EXERCISE PROMPT
Of the lines in this material, how many contain "bodies"? Answer with a single number only.

SOURCE DATA
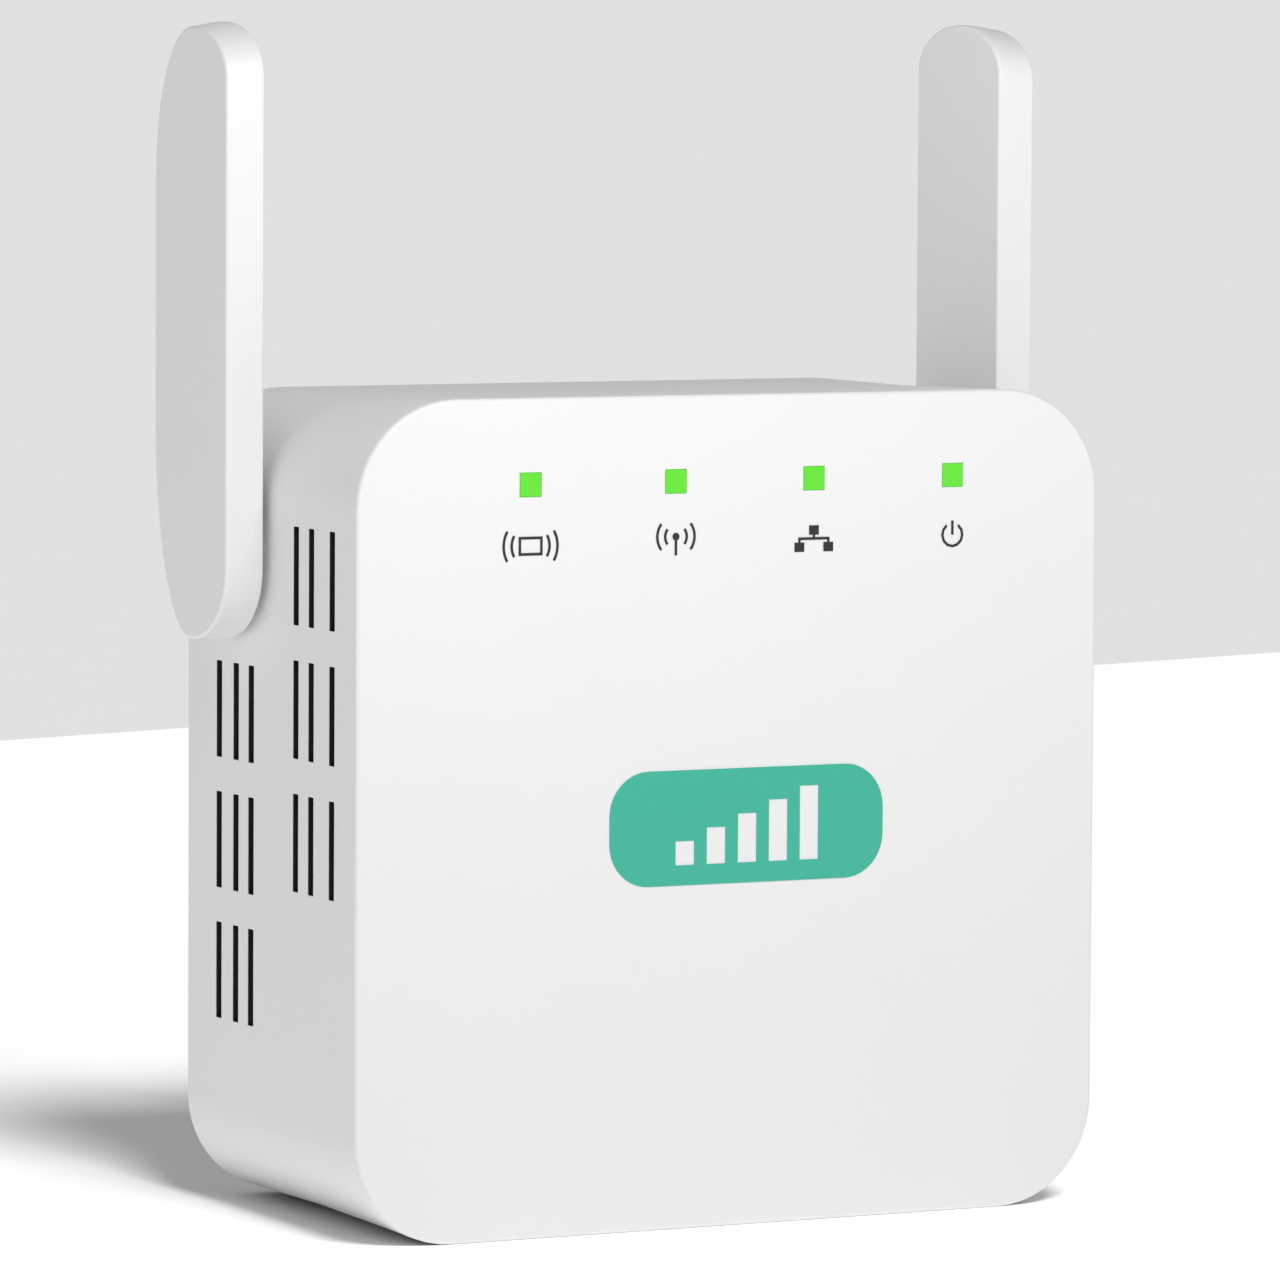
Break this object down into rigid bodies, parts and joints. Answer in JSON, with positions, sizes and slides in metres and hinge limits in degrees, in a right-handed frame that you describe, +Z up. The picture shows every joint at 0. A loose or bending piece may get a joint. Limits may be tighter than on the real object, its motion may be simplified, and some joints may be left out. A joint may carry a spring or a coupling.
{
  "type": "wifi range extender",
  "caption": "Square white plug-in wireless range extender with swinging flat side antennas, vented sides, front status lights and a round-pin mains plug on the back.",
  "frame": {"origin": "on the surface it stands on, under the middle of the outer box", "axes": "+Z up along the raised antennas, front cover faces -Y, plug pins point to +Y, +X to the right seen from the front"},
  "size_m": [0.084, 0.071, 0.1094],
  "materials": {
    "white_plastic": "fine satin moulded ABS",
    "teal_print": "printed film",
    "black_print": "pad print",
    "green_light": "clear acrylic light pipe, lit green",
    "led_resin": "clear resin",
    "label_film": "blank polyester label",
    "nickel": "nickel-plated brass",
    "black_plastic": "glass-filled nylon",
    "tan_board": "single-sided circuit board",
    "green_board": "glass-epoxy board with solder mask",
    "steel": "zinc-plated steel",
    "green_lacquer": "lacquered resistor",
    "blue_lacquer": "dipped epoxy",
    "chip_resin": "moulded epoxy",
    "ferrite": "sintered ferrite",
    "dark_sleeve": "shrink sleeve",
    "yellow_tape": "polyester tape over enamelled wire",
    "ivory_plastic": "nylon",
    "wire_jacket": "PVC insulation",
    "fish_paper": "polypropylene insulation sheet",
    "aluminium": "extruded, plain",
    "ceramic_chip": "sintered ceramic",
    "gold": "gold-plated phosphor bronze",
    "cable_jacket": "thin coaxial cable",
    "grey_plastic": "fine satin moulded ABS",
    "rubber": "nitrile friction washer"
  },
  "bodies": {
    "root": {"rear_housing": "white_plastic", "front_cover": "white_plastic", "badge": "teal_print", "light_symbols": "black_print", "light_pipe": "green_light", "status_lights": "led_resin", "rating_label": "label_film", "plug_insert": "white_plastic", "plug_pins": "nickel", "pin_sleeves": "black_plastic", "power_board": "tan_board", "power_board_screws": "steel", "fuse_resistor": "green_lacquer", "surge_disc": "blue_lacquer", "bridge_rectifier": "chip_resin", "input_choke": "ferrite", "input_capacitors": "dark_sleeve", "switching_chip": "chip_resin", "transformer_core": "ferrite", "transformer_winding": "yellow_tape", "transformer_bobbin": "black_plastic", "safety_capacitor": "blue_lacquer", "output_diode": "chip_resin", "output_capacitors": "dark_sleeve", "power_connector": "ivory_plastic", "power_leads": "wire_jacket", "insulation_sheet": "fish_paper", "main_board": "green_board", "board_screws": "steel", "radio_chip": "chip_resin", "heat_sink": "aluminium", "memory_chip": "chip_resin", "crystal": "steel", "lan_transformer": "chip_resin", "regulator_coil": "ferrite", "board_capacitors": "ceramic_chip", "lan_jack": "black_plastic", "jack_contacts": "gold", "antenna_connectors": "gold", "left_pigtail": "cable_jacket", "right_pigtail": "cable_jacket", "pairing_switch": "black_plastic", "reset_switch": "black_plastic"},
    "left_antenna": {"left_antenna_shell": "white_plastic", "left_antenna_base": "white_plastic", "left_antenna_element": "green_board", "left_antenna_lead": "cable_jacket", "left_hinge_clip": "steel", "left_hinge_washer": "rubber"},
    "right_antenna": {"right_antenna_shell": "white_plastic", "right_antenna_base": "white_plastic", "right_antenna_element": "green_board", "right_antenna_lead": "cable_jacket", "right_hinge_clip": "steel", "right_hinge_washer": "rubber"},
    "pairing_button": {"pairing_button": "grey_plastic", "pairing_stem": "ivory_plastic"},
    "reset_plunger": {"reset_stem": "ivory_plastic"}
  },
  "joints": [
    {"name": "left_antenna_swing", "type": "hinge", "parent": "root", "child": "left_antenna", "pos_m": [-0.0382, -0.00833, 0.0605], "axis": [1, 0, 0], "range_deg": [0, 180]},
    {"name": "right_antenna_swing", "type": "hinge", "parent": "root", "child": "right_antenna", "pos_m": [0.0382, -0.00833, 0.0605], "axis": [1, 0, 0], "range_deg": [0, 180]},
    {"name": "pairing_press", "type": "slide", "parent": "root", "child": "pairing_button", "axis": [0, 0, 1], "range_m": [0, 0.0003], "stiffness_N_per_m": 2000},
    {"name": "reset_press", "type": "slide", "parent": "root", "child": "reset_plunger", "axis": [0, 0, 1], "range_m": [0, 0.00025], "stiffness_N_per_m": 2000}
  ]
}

THE REPLY
2